### Collected material

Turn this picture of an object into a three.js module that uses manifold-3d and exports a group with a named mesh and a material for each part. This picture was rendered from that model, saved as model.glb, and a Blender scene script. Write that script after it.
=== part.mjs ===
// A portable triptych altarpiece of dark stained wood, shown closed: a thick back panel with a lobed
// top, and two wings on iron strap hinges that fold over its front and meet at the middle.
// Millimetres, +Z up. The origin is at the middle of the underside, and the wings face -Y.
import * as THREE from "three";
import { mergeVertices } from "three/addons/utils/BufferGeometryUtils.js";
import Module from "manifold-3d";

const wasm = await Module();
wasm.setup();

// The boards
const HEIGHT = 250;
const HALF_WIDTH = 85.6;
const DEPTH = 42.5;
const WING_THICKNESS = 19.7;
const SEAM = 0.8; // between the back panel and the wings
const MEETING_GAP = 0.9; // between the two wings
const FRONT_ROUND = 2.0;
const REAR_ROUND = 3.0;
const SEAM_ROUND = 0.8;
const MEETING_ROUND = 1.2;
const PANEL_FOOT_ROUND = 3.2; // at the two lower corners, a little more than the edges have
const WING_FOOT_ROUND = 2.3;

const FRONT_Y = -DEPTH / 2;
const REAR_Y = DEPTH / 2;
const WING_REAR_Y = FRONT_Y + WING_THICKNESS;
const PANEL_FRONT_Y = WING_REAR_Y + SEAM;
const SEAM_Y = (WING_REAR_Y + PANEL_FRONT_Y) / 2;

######

→ **The exercise**: Write each line above out exactly.

→ **Solution**:
Turn this picture of an object into a three.js module that uses manifold-3d and exports a group with a named mesh and a material for each part. This picture was rendered from that model, saved as model.glb, and a Blender scene script. Write that script after it.
=== part.mjs ===
// A portable triptych altarpiece of dark stained wood, shown closed: a thick back panel with a lobed
// top, and two wings on iron strap hinges that fold over its front and meet at the middle.
// Millimetres, +Z up. The origin is at the middle of the underside, and the wings face -Y.
import * as THREE from "three";
import { mergeVertices } from "three/addons/utils/BufferGeometryUtils.js";
import Module from "manifold-3d";

const wasm = await Module();
wasm.setup();

// The boards
const HEIGHT = 250;
const HALF_WIDTH = 85.6;
const DEPTH = 42.5;
const WING_THICKNESS = 19.7;
const SEAM = 0.8; // between the back panel and the wings
const MEETING_GAP = 0.9; // between the two wings
const FRONT_ROUND = 2.0;
const REAR_ROUND = 3.0;
const SEAM_ROUND = 0.8;
const MEETING_ROUND = 1.2;
const PANEL_FOOT_ROUND = 3.2; // at the two lower corners, a little more than the edges have
const WING_FOOT_ROUND = 2.3;

const FRONT_Y = -DEPTH / 2;
const REAR_Y = DEPTH / 2;
const WING_REAR_Y = FRONT_Y + WING_THICKNESS;
const PANEL_FRONT_Y = WING_REAR_Y + SEAM;
const SEAM_Y = (WING_REAR_Y + PANEL_FRONT_Y) / 2;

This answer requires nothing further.